The opportunity to return to Buffalo for three months and to work on a major film with his friend, a rising movie superstar was inspiring.

“I was like, alright cool, we’re coming to shoot in my home town.. We’re both spiritual, so we look at these things like cosmic shit,” he says. “It gave me three months to be around my family. We were all excited to come here. It was cool to just be around everybody and integrate the Buffalo part of my life into what I do now.”

Henderson also worked as Boseman’s advisor and trainer on the sets of Captain America: Civil War and Black Panther, which is set for release next year. Needless to say they were very different, yet equally valuable experiences.

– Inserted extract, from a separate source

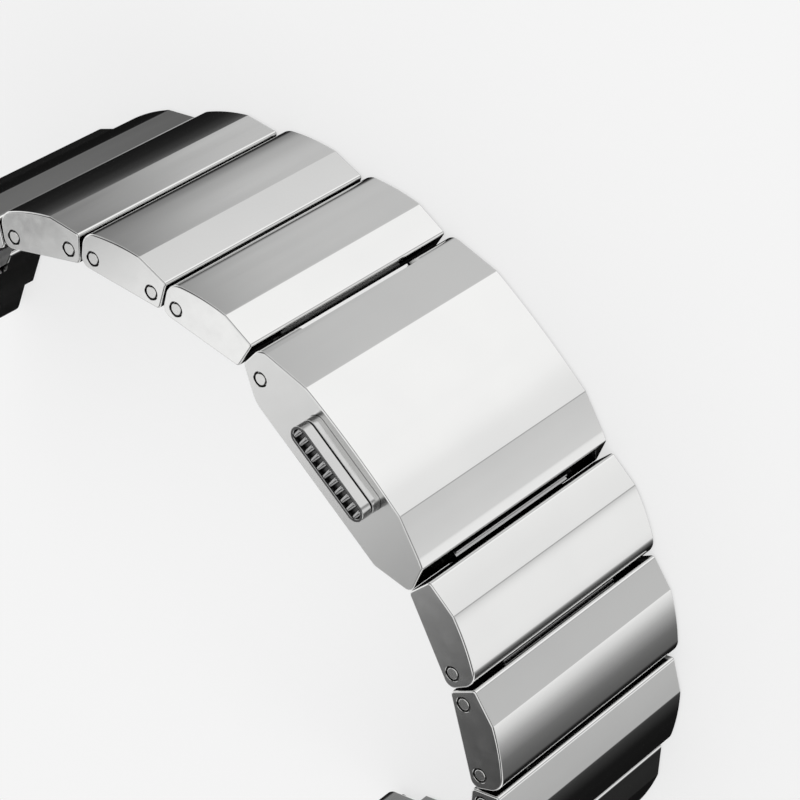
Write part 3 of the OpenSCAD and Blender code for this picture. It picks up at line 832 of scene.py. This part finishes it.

Marshall cost millions of dollars, but [the Marvel movies] are unlimited. I can’t talk about it too much but I can say it just was an amazing experience. You work around people doing big stuff like that and then you realize that what you’re doing, all it is is about opportunity. It’s all collaborative. Making movies is such a collaborative thing. If you can collaborate with the right people and you can get a synergy going, there’s no telling what you can do. It’s such a great thing,” he says. “Everybody has something to give in the relationship, and thats why we all work so well together. It boils down to the camaraderie.”

Henderson has spent some time recently throwing parties in Atlanta for the cast and crew of the Marvel he’s worked on with Boseman. He sees the parties as an opportunity to meet people and network.

For Henderson, the future holds opportunities to sell his screenplays.

“I’ve got these two scripts and I’m going to sell them and I’m going to work on them. For me, as a director and writer, when I sit down and I think about my vision, I really think people are going to gravitate toward it,” he says.. The best things happen when I just give with my soul and don’t hold back. This industry is full of ups and downs and I’ve had my share of down moments, so I think now is a time for me to rise.”